Le "controleur" Buffalomachin cacherait certaines chose à ce point là? Je pense que ce n'est pas gagné...

----------

## spy20

 *Poussin wrote:*   

> Ca c'est louche. 
> 
> Le "controleur" Buffalomachin cacherait certaines chose à ce point là? Je pense que ce n'est pas gagné...

 

J'en ai l'impression et ça me désole à un point.

Je n'arrive pas à supprimmer ce blocage depuis Windows.

Wine n'arrive pas à faire fonctionner les soft Buffalo jusqu'à leur terme.

Le support officiel ne me donne pas de réponse?

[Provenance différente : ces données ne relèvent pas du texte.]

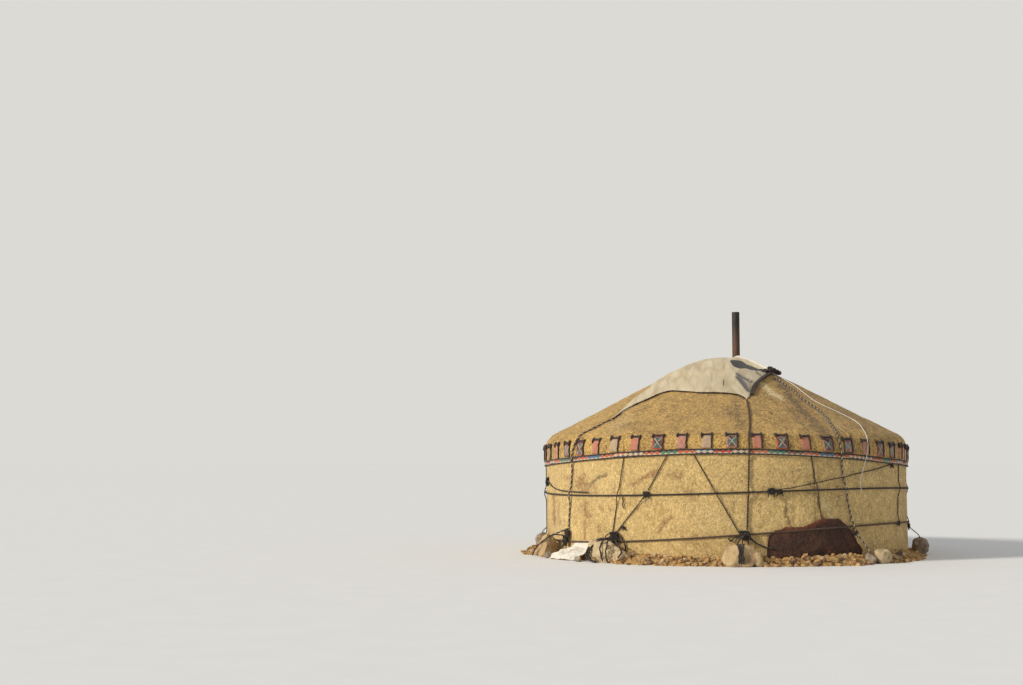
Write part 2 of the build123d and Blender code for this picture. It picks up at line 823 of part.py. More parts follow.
with BuildPart() as anchor_stones:
    for azimuth, (width, depth, height) in stone_sizes.items():
        add(boulder(azimuth, width, depth, height, 17 * azimuth % 50))
save(anchor_stones.part, "anchor_stones")


def bank_outline(size):
    """Section of the bank: a low heap against the wall, steeper behind than in front."""
    inner = wall_radius + 0.5
    width = bank_width * size
    height = bank_height * size
    return [
        (inner, 0),
        (inner + width, 0),
        (inner + 0.8 * width, 0.5 * height),
        (inner + 0.3 * width, height),
        (inner, 1.1 * height),
    ]


widths = {**{azimuth: size[0] for azimuth, size in stone_sizes.items()}, cloth_azimuth: cloth_width}


def bank_free(azimuth):
    """Whether a piece of the bank at that azimuth is clear of the stones and the cloth."""
    for middle, width in widths.items():
        half_angle = degrees(atan2(width / 2, stone_radius))
        if abs(azimuth - middle) < bank_step / 2 + half_angle + 0.2:
            return False
    return True


with BuildPart() as foot_bank:
    for index in range(34):
        azimuth = -165 + index * bank_step
        if not bank_free(azimuth):
            continue
        with BuildSketch(radial_plane(azimuth)):
            Polygon(*bank_outline(1 + 0.22 * sin(2.3 * index)), align=None)
        extrude(amount=wall_radius * tan(radians(bank_step / 2)) - 4, both=True)
    with BuildSketch(radial_plane(cloth_azimuth)):
        Polygon(*bank_outline(1.0), align=None)
    extrude(amount=cloth_width / 2 - 15, both=True)
save(foot_bank.part, "foot_bank")

# Cloth spread over the bank beside the left anchor stone
with BuildPart() as foot_cloth:
    with BuildSketch(radial_plane(cloth_azimuth)):
        heap = bank_outline(1.0)
        upper = [(heap[0][0], heap[4][1] + 90), *[(r, z + 0.3) for r, z in (heap[4], heap[3], heap[2])]]
        upper.append((heap[1][0] + 25, 12))
        over = [(r + 0.6 * cloth_thickness, z + 0.9 * cloth_thickness) for r, z in reversed(upper)]
        Polygon(*upper, *over, align=None)
    extrude(amount=cloth_width / 2, both=True)
save(foot_cloth.part, "foot_cloth")

# Hide hung over the foot of the wall
hide_edge = [
    (12, 175),
    (12.5, 430),
    (14.5, 510),
    (17.4, 560),
    (22.9, 560),
    (28.4, 680),
    (34.5, 680),
    (38.9, 500),
    (43.5, 175),
]
hide_middle = 28.0
hide_inner = wall_radius + seat_gap
with BuildPart() as foot_hide:
    add(wall_sector(10, 36, hide_inner, hide_inner + hide_thickness, 100, 800))
    across = Vector(cos(radians(hide_middle)), sin(radians(hide_middle)), 0)
    face = Plane(origin=(0, 0, 0), x_dir=across, z_dir=spot(hide_middle, 1, 0))
    with BuildSketch(face):
        corners = [(wall_radius * sin(radians(az - hide_middle)), z) for az, z in hide_edge]
        Polygon(*corners, align=None)
    extrude(amount=wall_radius * 1.1, mode=Mode.INTERSECT)
save(foot_hide.part, "foot_hide")

# Door flap rolled up over the lintel
flap_y = roof_radius + band_thickness + strap_thickness + 3 * seat_gap + flap_radius
flap_z = band_middle(door_azimuth) - band_height / 2 + 8
with BuildPart() as door_flap:
    with BuildSketch(Plane.YZ.offset(-flap_length / 2)):
        with Locations((flap_y, flap_z)):
            RegularPolygon(flap_radius, 20)
    extrude(amount=flap_length)
save(door_flap.part, "door_flap")

with BuildPart() as flap_straps:
    for offset in (-strap_spacing, 0, strap_spacing):
        with BuildSketch(Plane.YZ.offset(offset - strap_width / 2)):
            with Locations((flap_y, flap_z)):
                RegularPolygon(flap_radius + seat_gap + strap_thickness, 20)
                RegularPolygon(flap_radius + seat_gap, 20, mode=Mode.SUBTRACT)
        extrude(amount=strap_width)
save(flap_straps.part, "flap_straps")

for part, name in (
    (trellis.part, "trellis section"),
    (crown_cover.part, "crown cover"),
    (anchor_ropes.part, "anchor ropes"),
):
    print(name, round(part.volume / 1e9, 5), "m3,", len(part.solids()), "solids")
print("trellis faces", len(trellis.part.faces()))
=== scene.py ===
"""Looks of the felt yurt: woolly felts, draped crown cover, woven band, sewn panels, twisted ropes.

Metres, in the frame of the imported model. An azimuth is counted from -Y (the front) towards +X.
A station is the distance up from the ground along the outer face of wall line, shoulder and roof.
"""

import random
from math import acos, atan2, ceil, cos, degrees, exp, hypot, pi, radians, sin, sqrt, tan

import bmesh
import bpy
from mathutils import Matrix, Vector, noise


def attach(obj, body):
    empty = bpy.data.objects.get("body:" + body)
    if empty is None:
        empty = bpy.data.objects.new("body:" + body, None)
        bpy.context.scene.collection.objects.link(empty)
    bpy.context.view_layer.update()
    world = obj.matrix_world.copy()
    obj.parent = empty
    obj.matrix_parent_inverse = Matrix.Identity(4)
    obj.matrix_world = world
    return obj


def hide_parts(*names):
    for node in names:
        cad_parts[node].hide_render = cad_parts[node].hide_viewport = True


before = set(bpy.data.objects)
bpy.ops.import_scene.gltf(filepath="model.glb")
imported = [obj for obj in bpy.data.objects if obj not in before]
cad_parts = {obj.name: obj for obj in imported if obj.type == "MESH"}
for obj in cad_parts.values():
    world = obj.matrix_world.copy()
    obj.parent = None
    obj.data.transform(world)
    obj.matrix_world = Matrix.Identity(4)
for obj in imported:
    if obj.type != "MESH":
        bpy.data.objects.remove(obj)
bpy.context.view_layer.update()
rng = random.Random(11)
scene = bpy.context.scene

# Sizes repeated from the solids, in metres
wall_radius = 3.0
felt = 0.018
roof_radius = 3.0184
eave = 1.9
pitch = radians(27.3)
shoulder_radius = 0.3
bend = pi / 2 - pitch
shoulder_z = eave - shoulder_radius * tan(bend / 2)
shoulder_r = roof_radius - shoulder_radius
slope_start = shoulder_z + shoulder_radius * bend
wall_top = 1.7
crown_radius = 0.92
cover_top = 3.29
band_height = 0.088
band_inner = 3.0188
jamb_azimuth = 9.15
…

Je ne comprends pas comme by-passer ce problème.

Je suis ouvert à toutes les propositions.

(Je n'ai pas trouvé comme ouvrir le disque)

----------

## spy20

J'ai réinitialisé le mot de passe depuis Windows.

Mais je suis toujours bloqué depuis Linux   :Evil or Very Mad:   :Evil or Very Mad:   :Evil or Very Mad:   :Evil or Very Mad: 

Je fais pas le fier d'avoir acheté ce disque   :Crying or Very sad:   :Crying or Very sad: 

----------

## oxomichael

Quel est le modèle de ton disque dur ?

Dans quelques documentations, il y a marqué cela

 * Secure Lock Mobile for Windows® PC encrypts your data preventing unauthorised access

Est ce qu'il n'y aurait pas un logiciel (sous windows) qui permettrait de supprimer complétement l'encryption et ne pas l'utiliser

----------

## spy20

 *oxomichael wrote:*   

> Quel est le modèle de ton disque dur ?
> 
> Dans quelques documentations, il y a marqué cela
> 
>  * Secure Lock Mobile for Windows® PC encrypts your data preventing unauthorised access
> ...

 

Voici mon type de DD en version 1To

http://www.buffalo-technology.com/products/external-drives/drivestation/hd-hxu3-drivestation-usb-30/

Concernant le soft oui j'ai essayé depuis Windows, mais je n'ai pas constaté de différence après sur Linux.

Dans le disque qui est monté, il y a un dossier Windows\TOOLS dans lequel il y a justement des utilitaire pour le cryptage et la sécurisation des datas.

----------

## nonas

As-tu essayé avec d'autres outils de partitionnement ? parted ou TestDisk par exemple.

----------

## spy20

non mais je pense que se sera pareil car j'ai rien de mieux depuis Windows

----------

## spy20

Ahhh ça m'agace comme soucis.

J'ai essayé avec Parted, et je ne vois rien de mieux.

Depuis Windows si j'indique au soft de ne pas prendre le mot de passe ou une authentification direct, cela marche bien depuis Windows.

Mais uniquement depuis Windows.

Sur Linux j'ai toujours que mon premier disque de monté rrrr

J'ai fais une recherche sur Windows concernant les fichiers les plus récente et je ne trouve rien qui peut avoir un rapport avec BUFFALO

----------

## Poussin

Dans le gestionnaire de disque winwin, tu vois plusieurs partoches? De quelles tailles?

----------

## spy20

 *Poussin wrote:*   

> Dans le gestionnaire de disque winwin, tu vois plusieurs partoches? De quelles tailles?

 

Actuellement 2 en FAT32

Celle de 630Mo, là où se trouve les données de BUFFALO

Partition impossible à formater

Et l'autre de 930Go vide.

Et c'est celle-là que je désespère tant de voir sous Linux

----------

## oxomichael

Comme je le soupçonne, le contrôleur peut être verrouillé avec un mot de passe et faire de l'encryption sur le système de fichier

Si tu ne peut pas désactiver complétement ces fonctionnalités alors je pense que c'est foutu 

Il faut pouvoir utiliser le disque sans les fonctions complémentaires, turbousb en off

----------

## spy20

 *oxomichael wrote:*   

> Comme je le soupçonne, le contrôleur peut être verrouillé avec un mot de passe et faire de l'encryption sur le système de fichier
> 
> Si tu ne peut pas désactiver complétement ces fonctionnalités alors je pense que c'est foutu 
> 
> Il faut pouvoir utiliser le disque sans les fonctions complémentaires, turbousb en off

 

Oui et ça m'attriste à un point fou.

Connerie de Windows :-p

Si il y a d'autres idées je fortement preneur  :Smile: 

----------